TASK PROMPT: Set down exactly the lines of the listing below, please, beginning with the first and ending with the line that holds "and -Y (near).".

SUPPLIED MATERIAL:
↓
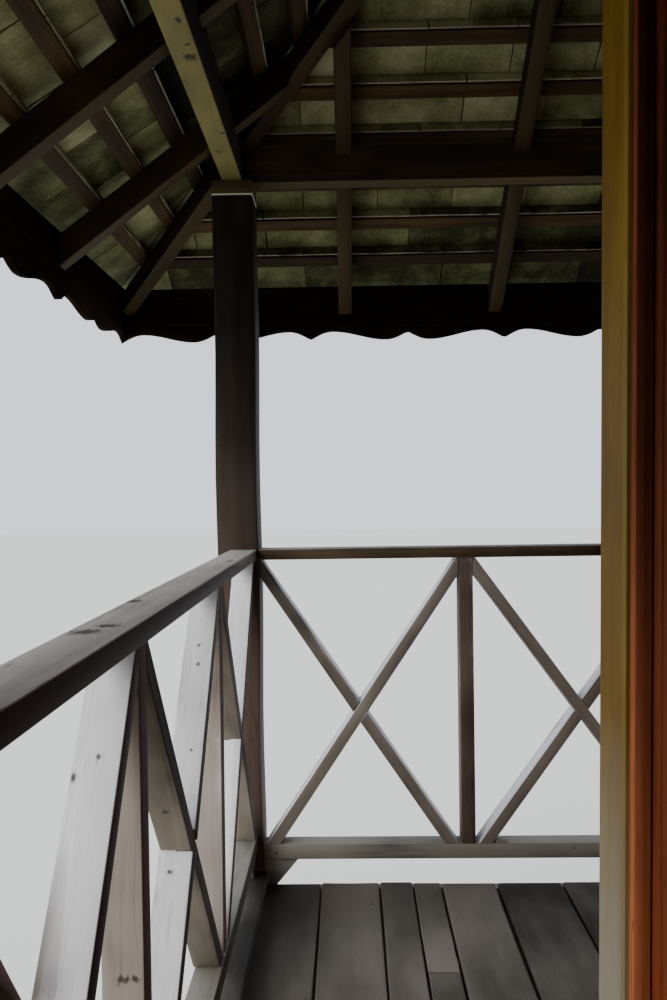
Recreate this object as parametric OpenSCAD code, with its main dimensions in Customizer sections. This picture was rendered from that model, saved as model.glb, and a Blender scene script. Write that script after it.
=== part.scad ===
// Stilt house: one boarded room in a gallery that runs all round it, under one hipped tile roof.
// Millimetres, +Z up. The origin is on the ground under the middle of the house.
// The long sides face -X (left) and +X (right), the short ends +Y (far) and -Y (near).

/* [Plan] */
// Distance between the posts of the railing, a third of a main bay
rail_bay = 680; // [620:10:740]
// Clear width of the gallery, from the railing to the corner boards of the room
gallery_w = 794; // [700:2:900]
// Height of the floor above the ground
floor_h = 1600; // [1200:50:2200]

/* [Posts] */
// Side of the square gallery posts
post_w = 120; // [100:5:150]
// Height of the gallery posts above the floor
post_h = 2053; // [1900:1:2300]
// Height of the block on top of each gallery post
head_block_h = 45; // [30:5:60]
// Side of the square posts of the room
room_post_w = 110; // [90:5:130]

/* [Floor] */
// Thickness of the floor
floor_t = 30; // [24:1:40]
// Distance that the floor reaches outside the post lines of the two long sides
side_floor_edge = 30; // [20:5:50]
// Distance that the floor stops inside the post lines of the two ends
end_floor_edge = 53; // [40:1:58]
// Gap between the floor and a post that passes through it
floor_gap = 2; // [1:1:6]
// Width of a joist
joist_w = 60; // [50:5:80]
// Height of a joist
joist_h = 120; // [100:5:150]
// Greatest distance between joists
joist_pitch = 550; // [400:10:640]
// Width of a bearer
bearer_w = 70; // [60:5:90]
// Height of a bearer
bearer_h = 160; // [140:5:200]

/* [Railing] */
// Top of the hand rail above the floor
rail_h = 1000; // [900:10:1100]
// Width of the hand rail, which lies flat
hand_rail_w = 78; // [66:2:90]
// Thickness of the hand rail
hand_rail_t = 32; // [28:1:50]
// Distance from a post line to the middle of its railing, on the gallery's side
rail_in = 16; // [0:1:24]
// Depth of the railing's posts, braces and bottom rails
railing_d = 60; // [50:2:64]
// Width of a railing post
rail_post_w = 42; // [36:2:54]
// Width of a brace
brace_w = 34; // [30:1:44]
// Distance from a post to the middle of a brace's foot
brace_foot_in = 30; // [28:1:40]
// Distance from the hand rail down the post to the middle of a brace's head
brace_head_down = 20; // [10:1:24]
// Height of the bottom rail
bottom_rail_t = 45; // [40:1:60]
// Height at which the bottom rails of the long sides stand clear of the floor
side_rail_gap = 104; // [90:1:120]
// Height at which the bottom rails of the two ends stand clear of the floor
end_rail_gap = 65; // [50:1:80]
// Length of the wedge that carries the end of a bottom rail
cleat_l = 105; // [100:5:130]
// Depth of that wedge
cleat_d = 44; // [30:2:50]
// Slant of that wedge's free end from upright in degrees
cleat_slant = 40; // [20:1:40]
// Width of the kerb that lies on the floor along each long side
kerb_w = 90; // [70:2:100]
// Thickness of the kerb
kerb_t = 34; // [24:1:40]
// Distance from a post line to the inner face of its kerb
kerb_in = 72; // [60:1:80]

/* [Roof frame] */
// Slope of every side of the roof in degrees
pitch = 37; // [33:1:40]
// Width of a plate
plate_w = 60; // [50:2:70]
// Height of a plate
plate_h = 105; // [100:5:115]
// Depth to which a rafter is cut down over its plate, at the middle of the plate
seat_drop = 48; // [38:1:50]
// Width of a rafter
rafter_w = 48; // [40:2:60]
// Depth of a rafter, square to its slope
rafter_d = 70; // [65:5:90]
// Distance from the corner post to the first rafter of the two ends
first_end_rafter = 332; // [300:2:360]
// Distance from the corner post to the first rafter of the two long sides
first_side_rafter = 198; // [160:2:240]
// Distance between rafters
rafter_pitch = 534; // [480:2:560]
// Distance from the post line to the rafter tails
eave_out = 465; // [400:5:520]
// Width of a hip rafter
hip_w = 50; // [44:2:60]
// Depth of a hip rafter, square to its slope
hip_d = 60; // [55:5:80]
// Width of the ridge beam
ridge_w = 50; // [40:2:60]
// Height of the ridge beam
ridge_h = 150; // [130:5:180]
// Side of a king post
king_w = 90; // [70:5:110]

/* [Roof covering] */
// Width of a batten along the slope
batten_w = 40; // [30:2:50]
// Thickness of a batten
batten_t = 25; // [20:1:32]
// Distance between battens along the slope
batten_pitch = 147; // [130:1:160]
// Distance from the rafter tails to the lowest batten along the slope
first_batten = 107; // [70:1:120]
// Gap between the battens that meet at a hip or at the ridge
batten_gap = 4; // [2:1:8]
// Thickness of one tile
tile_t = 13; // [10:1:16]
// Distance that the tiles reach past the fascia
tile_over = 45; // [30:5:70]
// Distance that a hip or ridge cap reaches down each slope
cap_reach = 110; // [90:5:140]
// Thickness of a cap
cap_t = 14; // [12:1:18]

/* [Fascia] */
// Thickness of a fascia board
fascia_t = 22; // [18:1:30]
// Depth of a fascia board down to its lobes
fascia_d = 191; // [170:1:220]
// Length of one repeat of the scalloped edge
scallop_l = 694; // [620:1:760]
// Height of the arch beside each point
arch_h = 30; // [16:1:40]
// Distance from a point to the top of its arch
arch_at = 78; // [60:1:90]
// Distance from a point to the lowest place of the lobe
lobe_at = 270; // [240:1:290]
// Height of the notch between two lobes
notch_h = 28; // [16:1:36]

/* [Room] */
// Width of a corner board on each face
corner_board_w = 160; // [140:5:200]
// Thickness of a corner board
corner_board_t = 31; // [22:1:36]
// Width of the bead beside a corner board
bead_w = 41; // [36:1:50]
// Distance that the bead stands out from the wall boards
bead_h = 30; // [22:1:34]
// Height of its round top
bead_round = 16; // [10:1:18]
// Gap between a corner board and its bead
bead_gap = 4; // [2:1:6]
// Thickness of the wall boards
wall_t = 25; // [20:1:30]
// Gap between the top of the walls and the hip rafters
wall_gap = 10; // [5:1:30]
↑
SOLUTION:
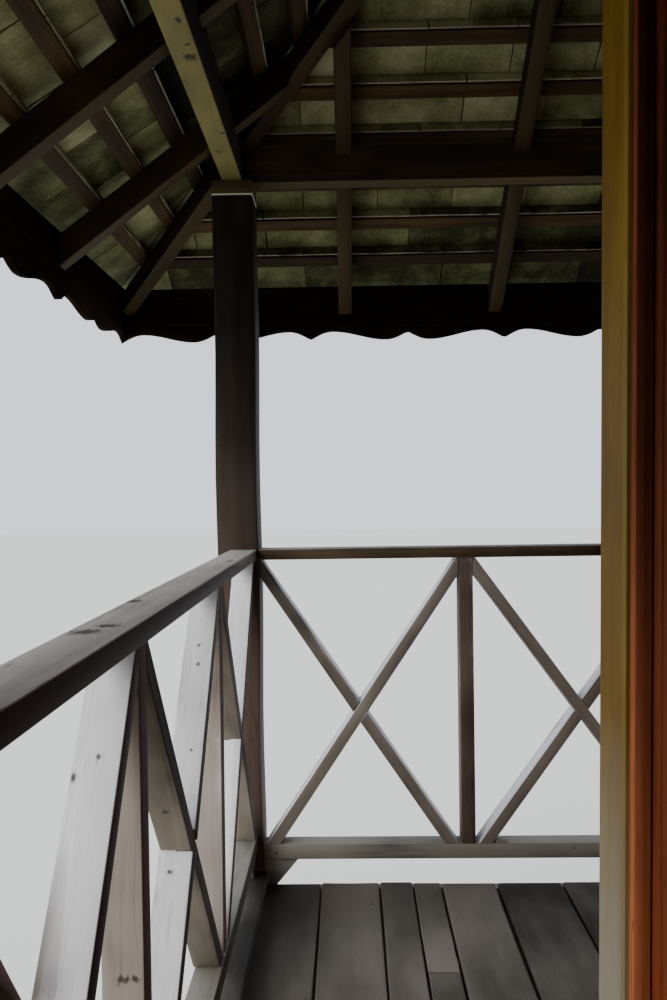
Recreate this object as parametric OpenSCAD code, with its main dimensions in Customizer sections. This picture was rendered from that model, saved as model.glb, and a Blender scene script. Write that script after it.
=== part.scad ===
// Stilt house: one boarded room in a gallery that runs all round it, under one hipped tile roof.
// Millimetres, +Z up. The origin is on the ground under the middle of the house.
// The long sides face -X (left) and +X (right), the short ends +Y (far) and -Y (near).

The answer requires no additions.